Yari died at the Federal Medical Centre, Katsina, at 2 a.m. on Saturday, March 18, after a protracted illness. He had been incapacitated for five years.
He is survived by his wife and seven children – four females and two males.
Family sources told the New Citizen that Yari’s burial rites will take place at 2 p.m. today at his No 124 Layout area of Katsina city.
Born in Katsina on April 14, 1942, Labo Yari was educated at the London School of Journalism and the University of Oslo, Norway.
He started work as information officer in the defunct Katsina Native Authority before transferring to the Federal Ministry of Information, Lagos, and later became the Press Attache in the Nigerian Embassy in Stockholm, Sweden.
Subsequently, he held executive positions in publishing, including as chairman/chief executive of the Northern Nigerian Publishing Company, Zaria.
In 1989 he was appointed the Government Printer, Katsina, a position from which he retired from government service after some years.
Our correspondent noted that Yari was barely celebrated by the Nigerian literary critics and the media in spite of his immense contribution to African literature, having penned several literary works and was a co-founder of the Association of Nigerian Authors (ANA).
His first novel, Climate of Corruption, was published by First Dimension Publishing Company, Enugu, in 1978, and became an instant hit.

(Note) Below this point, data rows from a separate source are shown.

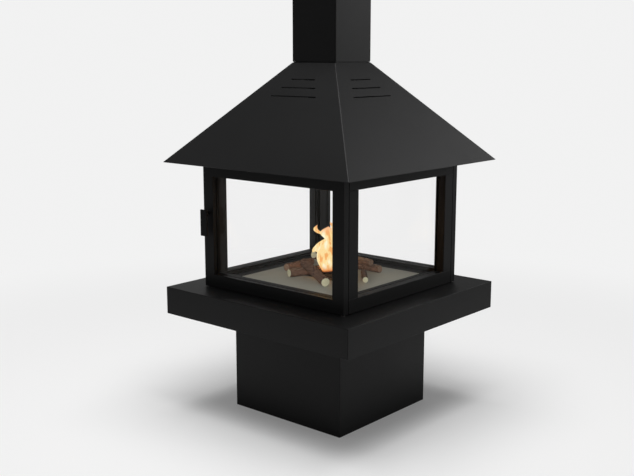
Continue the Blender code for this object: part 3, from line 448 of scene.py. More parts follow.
def sheet_shell(name, stations, corner, bend, node, body="root", **shape):
    """A painted piece made from a looped section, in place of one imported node."""
    add_piece(name, *looped_section(stations, corner, bend, **shape), SHEET_PAINT, body, stands_for=(node,))


# %% [markdown]
# ## Pedestal and hearth slab
#
# The pedestal is a column of 4 mm sheet, and the slab is a deep tray turned upside down over it. Their
# folded edges show as a thin lighter line along each top edge.

# %% Pedestal and slab
SHEET = 0.004
EDGE_BEND = 0.0012
UPRIGHT_BEND = 0.003
ASH_HOLE_MARGIN = 0.037                  # from the ash pan out to the edge of the hole over it

low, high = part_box("pedestal_shell")
outer = high[0]
inner = outer - SHEET
sheet_shell("pedestal_column",
            [(outer, low[2]), (outer, high[2]), (inner, high[2]), (inner, low[2])],
            UPRIGHT_BEND, EDGE_BEND, "pedestal_shell")

low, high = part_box("slab_shell")
outer = high[0]
ash_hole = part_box("ash_pan")[1][0] + ASH_HOLE_MARGIN
inner = outer - SHEET
under = high[2] - SHEET
slab_bends = [0.0008, 0.0030, 0.0008, 0.0008, 0.0030, 0.0008]
sheet_shell("hearth_slab",
            [(outer, low[2]), (outer, high[2]), (ash_hole, high[2]), (ash_hole, under), (inner, under),
             (inner, low[2])],
            UPRIGHT_BEND, slab_bends, "slab_shell")

# %% [markdown]
# ## The hood
#
# The hood is a pyramid of 3 mm sheet with three slots in each face, through which warm air leaves. Its
# rows lie at the edges of the slots and its columns at their ends, so a slot is made by leaving cells of
# the grid out. Solidify then gives the sheet its thickness, and the slots get real walls.

# %% The hood's skin
HOOD_SHEET = 0.003
SLOT_HEIGHT = 0.0055
SLOT_LENGTHS = (0.126, 0.182, 0.240)
SLOT_FALLS = (0.091, 0.1355, 0.181)      # down the slope from the top edge
SIDE_SLOT_SHIFT = -0.031                 # the slots over the side windows sit nearer the front
HIP_RADIUS = 0.004
SLOT_MARGIN = 0.004                      # kept between a hip's bend and the nearest slot end
BEND_STEPS = 4

hood_low, hood_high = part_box("hood")
cover_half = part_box("chimney_cover")[1][0]
hood_rise = hood_high[2] - hood_low[2]
hood_run = hood_high[0] - cover_half
slope = math.hypot(hood_rise, hood_run)
rim = slope - HOOD_SHEET * hood_run / hood_rise      # the sheet's inner edge hangs lower than its outer
slot_edges = [fall + side * SLOT_HEIGHT / 2 for fall in SLOT_FALLS for side in (-1, 1)]
rows = np.array([0.0] + slot_edges + [rim])
share = rows / slope
half = cover_half + hood_run * share
level = hood_high[2] - hood_rise * share
ends = np.array(sorted(sign * length / 2 for length in SLOT_LENGTHS for sign in (-1, 1)))


def hood_face(shift):
    """Along-face places, one row for each level: left bend, six slot ends, right bend."""
    reach = half - HIP_RADIUS
    room = np.minimum(1.0, (reach - SLOT_MARGIN) / (np.abs(ends).max() + abs(shift)))
    inner_places = (ends + shift)[None, :] * room[:, None]
    return np.concatenate([-reach[:, None], inner_places, reach[:, None]], axis=1)


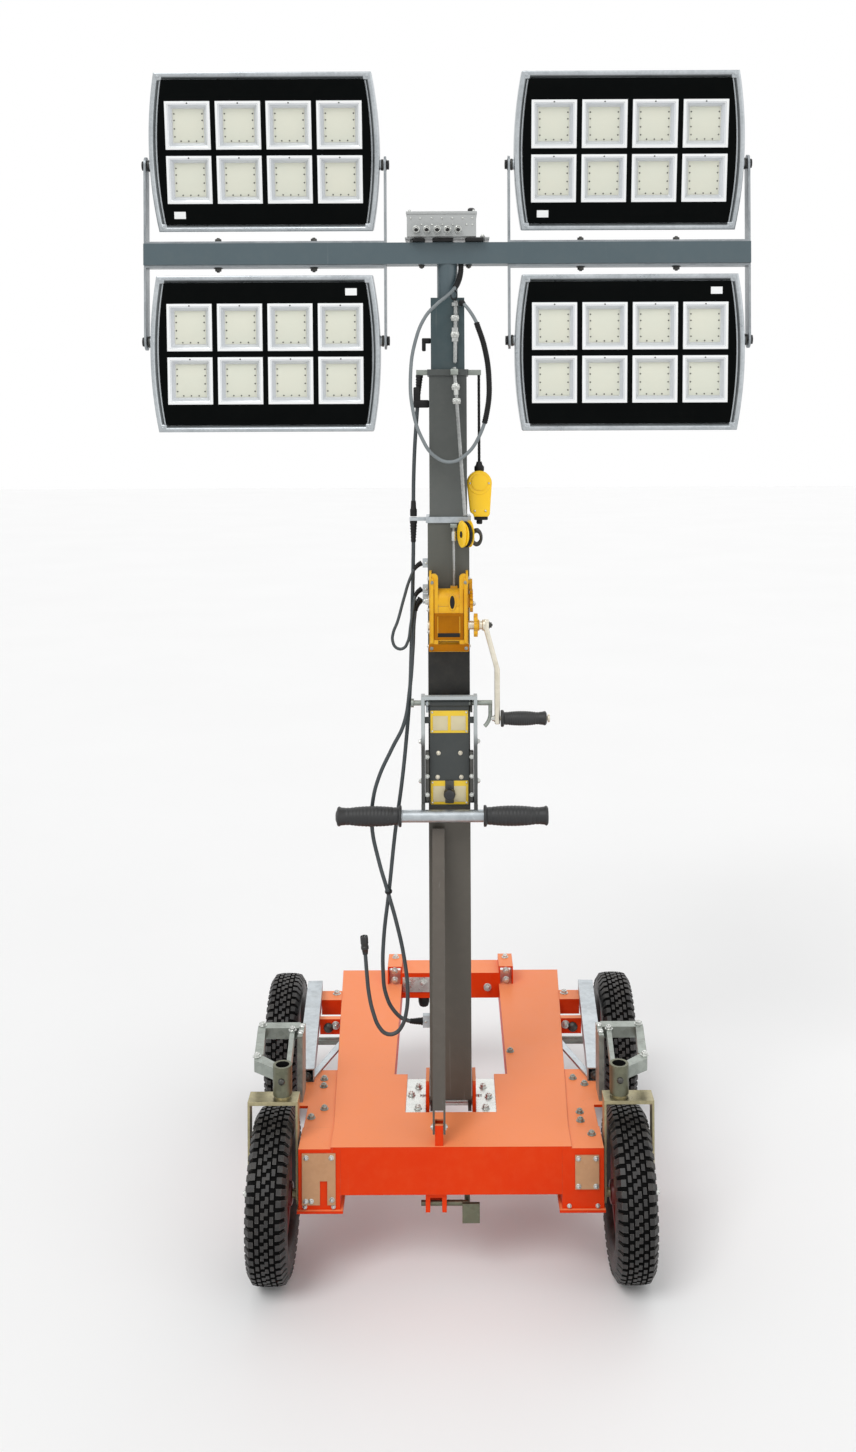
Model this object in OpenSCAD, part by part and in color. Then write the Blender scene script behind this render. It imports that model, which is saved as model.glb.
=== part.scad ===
// Mobile light tower: wheeled base, telescoping winch mast, cross-bar with four floodlights.
// Millimetres, +Z up, +X to the operator's right, -Y to the front, origin on the ground at the middle of
// the base. The mast is down and upright, and the handle hangs in its lock.

/* [Base] */
// Width of the deck across its front edge
deck_front_w = 524; // [460:2:600]
// Width of the deck across its rear edge
deck_rear_w = 616; // [560:2:680]
// Length of the deck from front to rear
deck_len = 956; // [920:2:980]
// Height of the deck's top above the ground
deck_top = 304; // [296:1:320]
// Thickness of the deck's sheet
deck_t = 4; // [3:0.5:6]
// Depth of the deck's folded edges
skirt_h = 60; // [40:1:80]
// How far the deck reaches ahead of the front axle
front_overhang = 53; // [40:1:60]
// Height of the front beam
beam_h = 104; // [90:1:120]
// Depth of the front beam from front to back
beam_d = 92; // [70:1:110]
// Half width of the wide part of the slot
slot_half = 136; // [125:1:150]
// Half width of the slot beside the mast's foot
foot_slot_half = 104; // [95:1:115]
// Width of each front corner box
corner_w = 91; // [80:1:100]
// Height of each front corner box
corner_h = 137; // [125:1:150]
// Height of the rear beam
rear_beam_h = 70; // [60:1:80]
// Depth of the rear beam from front to back
rear_beam_d = 92; // [80:1:110]
// How far the rear beam's top stands above the deck
rear_beam_rise = 31; // [20:1:40]

/* [Wheels] */
// Outer diameter of the tyres
tyre_d = 350; // [340:1:360]
// Width of the tyres
tyre_w = 90; // [80:1:94]
// Distance between the axles
wheelbase = 740; // [720:2:760]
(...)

It was the first novel by a northern Nigerian published in English.
The same company published two other works of Yari – A House in the Dark and Other Stories (1985), and a novel, Man of the Moment (1992).
His second collection of short stories, A Day Without Cockcrow, was released by Informart Publishers, Kaduna, in 1999.
Yari’s 351-page biography of a powerful colonial-era traditional ruler of Katsina, titled Muhamman Dikko Emir of Katsina, was published by Summit Books, Katsina, in 2007.
Sources told the New Citizen that Yari’s last book, Awaiting Gozo, a novel, was being prepared for publication by Informart before the author’s demise.
Yari was among the five writers, including Chinua Achebe and Wole Soyinka, who founded the Association of Nigerian Authors (ANA) in 1982. He was one of the four lifelong National Trustees of the association for three decades, the others being Achebe, T.M. Aluko and Mabel Segun.
The author of six books will be remembered for his pioneering work in the field of African literature.